Cousins would reportedly look to file grievance if Redskins use franchise tag on him

The Redskins might try to franchise tag quarterback Kirk Cousins to try to get some compensation for him as he leaves. But Cousins’ camp might not let that happen without a fight.

According to Albert Breer of the MMQB, Cousins might file a grievance if he is tagged, saying that the Redskins would be violating the spirit of the rules regarding the use of the franchise tag. He would be seeking to have the tag voided because the team clearly isn ’t interested in reaching a long-term deal with him given the acquisition of Alex Smith. The tag is supposed to be used to buy time to get an agreement done, not to squat on a player’s rights in order to trade him.
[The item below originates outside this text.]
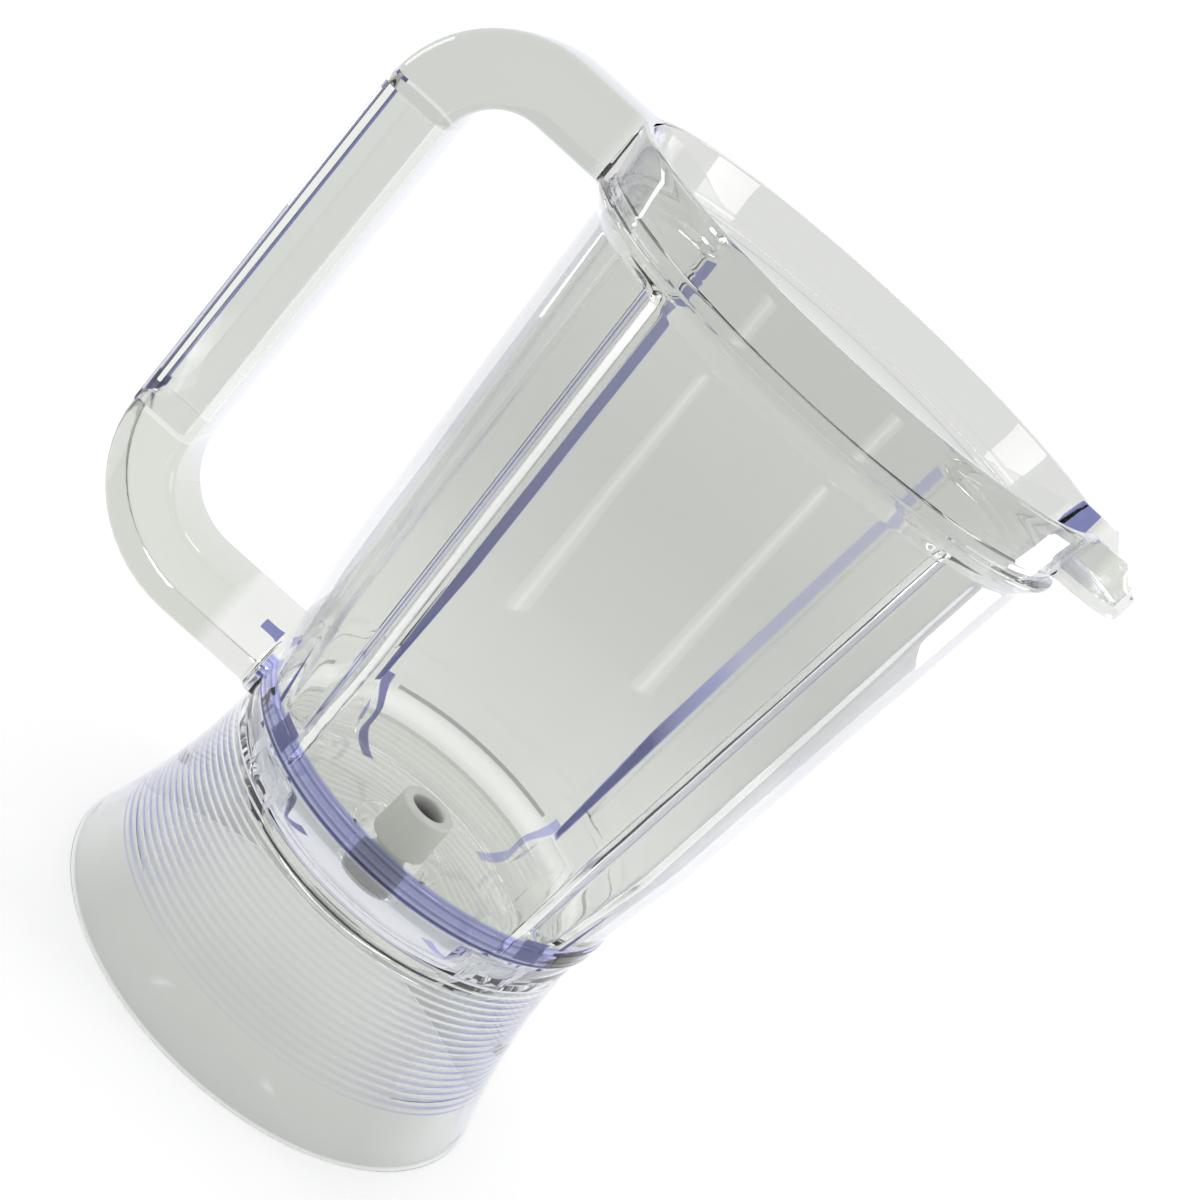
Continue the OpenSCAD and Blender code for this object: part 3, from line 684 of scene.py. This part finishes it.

There is precedent for the tag being used in order to facilitate a trade. In 2009, the Patriots tagged quarterback Matt Cassel. They clearly had no intention of keeping him as they had Tom Brady on the roster. But New England pulled it off, shipping Cassel and linebacker Mike Vrabel to the Chiefs for a second-round pick.

But it is up to the player to object to being tagged and for whatever reason Cassel and his agent went along with the tag and trade rather than fighting for free agency.

It looks like Cousins ’camp won’t go as quietly.

It’s up to the Redskins to make the first move. The window to be able to tag a player opens on Tuesday with the deadline coming on March 6. We will see how things play out after that.